Entrees include the Brewtus Caesar-style salad ($6.25); alder smoked salmon, cold smoked and grilled served on braised leeks with apple cider sauce ($14.95); brown ale chicken sautéed in Molly Brown Titanic Ale sauce and served with woodland mushrooms ($12.95); baked paplanos stuffed with Southwestern seasoned pork, corn jalapeno jack cheese ($8.25).

"We've got the core menu, and then we can go regional," McClure says. "It's not a rubber stamp." Menu changes and additions are generated primarily through gut instinct. "We all travel so much, so we see what's popular. Everybody does research and development, so we expound that."
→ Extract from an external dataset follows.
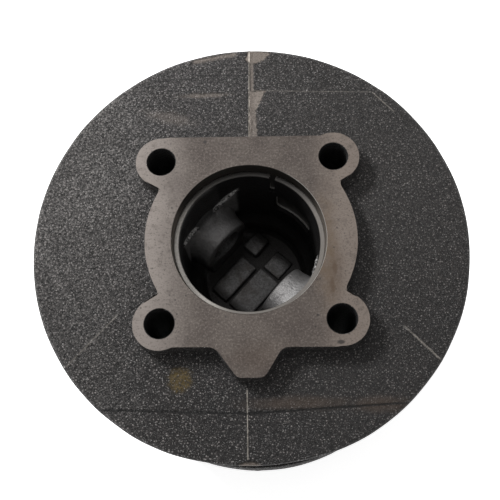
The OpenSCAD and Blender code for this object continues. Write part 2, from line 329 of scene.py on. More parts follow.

McClure oversees the menu and openings and directs back of the house operations, which like the menu and the company's overall philosophy are also flexible. In Denver, and the soon-to-be-opened Dallas store, dual service lines help execute fast service times and optimize line efficiencies for the 500-seat operations.

Often viewed as a hindrance, the broad-based 40-item menu optimizes ingredients through cross-utilization on multiple dishes. Additionally, customers don't perceive the menu's variety with disdain. "There are often pluses and minuses with a very eclectic menu," Day says. "There is a certain mistrust that perhaps we don't do one particular thing good. What we're trying to do is appeal to a broad base. But we're not trying to be all things to all people, we're trying to provide different foods for different moods," he adds. Recognizing that there are a finite number of urban markets that can support a Rock Bottom Brewery, Day and Moxcey are looking at Old Chicago as an additional expansion vehicle that they expect can fly in urban as well as suburban markets.

For greater penetration in urban markets that may already support a Rock Bottom, a new concept still may help the company realize growth opportunities. In march the company opened its first Denver Chop House and Brewery, an estimated $4 million-a-year restaurant that is not likely to cannibalize the flagship store.

"We're thinking about opening more of those," Day says.